## [ROWS]
--------------------------------------------------

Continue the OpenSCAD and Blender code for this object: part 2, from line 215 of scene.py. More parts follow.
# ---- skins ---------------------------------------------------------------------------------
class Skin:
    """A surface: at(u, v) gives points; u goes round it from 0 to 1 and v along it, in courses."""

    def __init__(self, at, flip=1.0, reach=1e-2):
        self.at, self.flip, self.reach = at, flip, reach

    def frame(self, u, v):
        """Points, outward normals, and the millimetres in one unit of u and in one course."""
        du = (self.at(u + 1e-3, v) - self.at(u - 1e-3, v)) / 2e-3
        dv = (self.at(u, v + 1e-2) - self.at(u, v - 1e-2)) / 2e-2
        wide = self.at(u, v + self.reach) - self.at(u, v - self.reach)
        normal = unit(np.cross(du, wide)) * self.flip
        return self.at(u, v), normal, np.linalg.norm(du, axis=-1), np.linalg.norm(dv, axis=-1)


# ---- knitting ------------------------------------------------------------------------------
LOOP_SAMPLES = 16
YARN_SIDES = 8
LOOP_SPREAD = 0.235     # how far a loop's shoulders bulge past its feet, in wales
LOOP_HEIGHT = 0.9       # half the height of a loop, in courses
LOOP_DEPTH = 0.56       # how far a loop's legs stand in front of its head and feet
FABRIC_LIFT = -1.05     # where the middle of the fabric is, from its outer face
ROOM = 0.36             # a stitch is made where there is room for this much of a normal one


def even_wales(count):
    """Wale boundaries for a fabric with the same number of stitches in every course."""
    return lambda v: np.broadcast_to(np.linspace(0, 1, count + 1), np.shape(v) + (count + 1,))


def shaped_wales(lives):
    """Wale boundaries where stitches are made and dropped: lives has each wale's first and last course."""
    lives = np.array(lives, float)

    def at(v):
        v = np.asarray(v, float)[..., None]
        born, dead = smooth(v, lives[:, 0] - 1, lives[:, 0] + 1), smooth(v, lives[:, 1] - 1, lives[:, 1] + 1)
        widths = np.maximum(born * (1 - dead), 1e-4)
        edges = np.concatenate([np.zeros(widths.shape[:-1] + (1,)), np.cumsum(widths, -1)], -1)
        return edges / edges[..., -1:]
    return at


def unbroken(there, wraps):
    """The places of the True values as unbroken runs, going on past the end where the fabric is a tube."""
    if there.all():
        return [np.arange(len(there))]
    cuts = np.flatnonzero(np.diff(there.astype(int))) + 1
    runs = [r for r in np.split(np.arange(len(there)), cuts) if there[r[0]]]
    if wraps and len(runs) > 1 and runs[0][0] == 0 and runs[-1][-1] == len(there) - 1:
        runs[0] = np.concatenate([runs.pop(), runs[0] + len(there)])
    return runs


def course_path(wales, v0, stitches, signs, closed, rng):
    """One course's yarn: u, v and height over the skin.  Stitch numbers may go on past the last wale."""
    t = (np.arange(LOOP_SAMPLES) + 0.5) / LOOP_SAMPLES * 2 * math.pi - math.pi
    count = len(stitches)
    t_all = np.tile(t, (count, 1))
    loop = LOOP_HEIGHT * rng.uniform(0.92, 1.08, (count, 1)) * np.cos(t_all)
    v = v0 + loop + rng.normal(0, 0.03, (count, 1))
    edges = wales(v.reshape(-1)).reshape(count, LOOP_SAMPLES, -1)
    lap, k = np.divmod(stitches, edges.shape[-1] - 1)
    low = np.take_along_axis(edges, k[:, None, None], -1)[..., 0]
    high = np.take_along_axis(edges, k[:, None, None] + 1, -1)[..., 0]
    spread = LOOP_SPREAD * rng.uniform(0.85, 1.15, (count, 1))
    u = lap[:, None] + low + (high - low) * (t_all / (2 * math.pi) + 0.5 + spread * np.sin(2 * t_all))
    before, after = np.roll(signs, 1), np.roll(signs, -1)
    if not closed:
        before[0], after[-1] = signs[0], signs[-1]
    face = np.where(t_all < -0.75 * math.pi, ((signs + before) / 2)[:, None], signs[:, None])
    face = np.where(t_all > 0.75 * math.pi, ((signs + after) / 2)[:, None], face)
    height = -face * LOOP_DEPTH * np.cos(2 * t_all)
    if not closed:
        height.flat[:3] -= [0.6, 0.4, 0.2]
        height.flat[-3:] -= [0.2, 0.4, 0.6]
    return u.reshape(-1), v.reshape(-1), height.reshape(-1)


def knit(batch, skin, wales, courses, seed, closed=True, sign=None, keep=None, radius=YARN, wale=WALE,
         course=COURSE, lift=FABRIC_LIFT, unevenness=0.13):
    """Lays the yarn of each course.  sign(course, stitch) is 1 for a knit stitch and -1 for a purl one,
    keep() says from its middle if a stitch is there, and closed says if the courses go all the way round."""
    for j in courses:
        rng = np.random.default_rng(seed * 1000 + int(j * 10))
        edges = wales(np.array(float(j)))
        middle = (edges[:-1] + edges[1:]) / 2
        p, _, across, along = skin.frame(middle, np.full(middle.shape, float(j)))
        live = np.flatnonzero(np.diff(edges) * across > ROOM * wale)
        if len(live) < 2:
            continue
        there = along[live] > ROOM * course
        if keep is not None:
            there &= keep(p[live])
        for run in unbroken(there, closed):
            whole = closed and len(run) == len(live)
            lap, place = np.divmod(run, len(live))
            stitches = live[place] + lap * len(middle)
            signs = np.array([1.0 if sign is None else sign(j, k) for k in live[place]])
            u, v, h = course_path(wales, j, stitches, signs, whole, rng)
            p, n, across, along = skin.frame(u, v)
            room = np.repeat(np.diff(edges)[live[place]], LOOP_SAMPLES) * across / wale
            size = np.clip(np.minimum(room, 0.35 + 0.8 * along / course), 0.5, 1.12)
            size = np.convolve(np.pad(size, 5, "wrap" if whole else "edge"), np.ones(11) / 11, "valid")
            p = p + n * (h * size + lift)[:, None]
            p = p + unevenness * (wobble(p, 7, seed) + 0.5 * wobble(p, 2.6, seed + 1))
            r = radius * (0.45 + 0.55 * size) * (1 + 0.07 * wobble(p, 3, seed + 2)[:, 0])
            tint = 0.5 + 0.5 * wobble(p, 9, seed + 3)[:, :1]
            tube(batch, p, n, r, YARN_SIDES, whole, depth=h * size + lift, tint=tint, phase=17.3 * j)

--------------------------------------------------

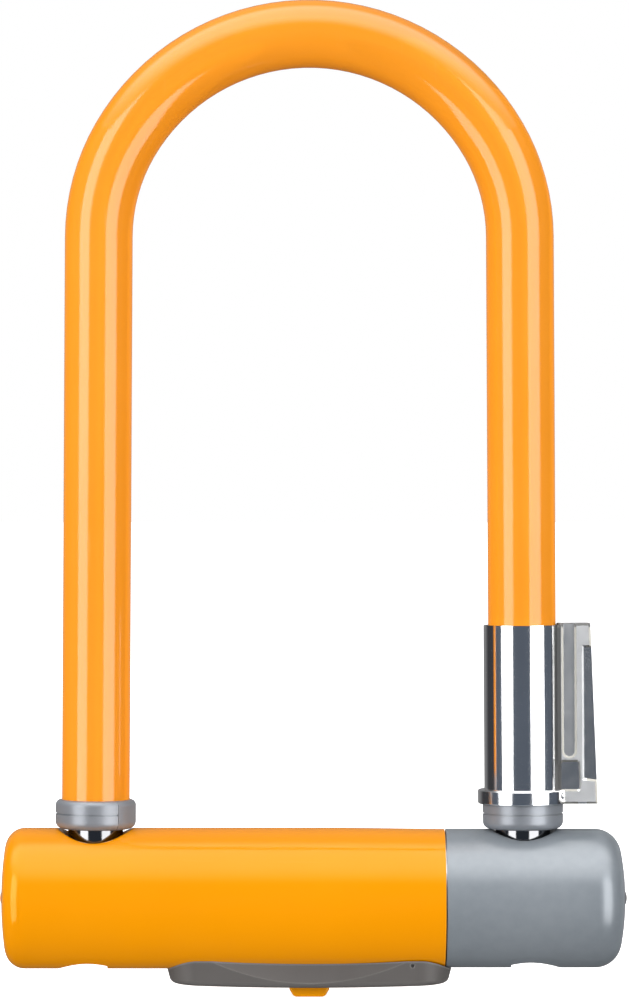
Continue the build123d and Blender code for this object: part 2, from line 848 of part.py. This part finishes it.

--------------------------------------------------

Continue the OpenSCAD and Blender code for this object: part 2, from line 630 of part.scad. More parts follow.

--------------------------------------------------

## [GIVEN INSTRUCTION]
Display every line of the listing that contains the string "code".

## [TASK RESULT]
Continue the OpenSCAD and Blender code for this object: part 2, from line 215 of scene.py. More parts follow.
Continue the build123d and Blender code for this object: part 2, from line 848 of part.py. This part finishes it.
Continue the OpenSCAD and Blender code for this object: part 2, from line 630 of part.scad. More parts follow.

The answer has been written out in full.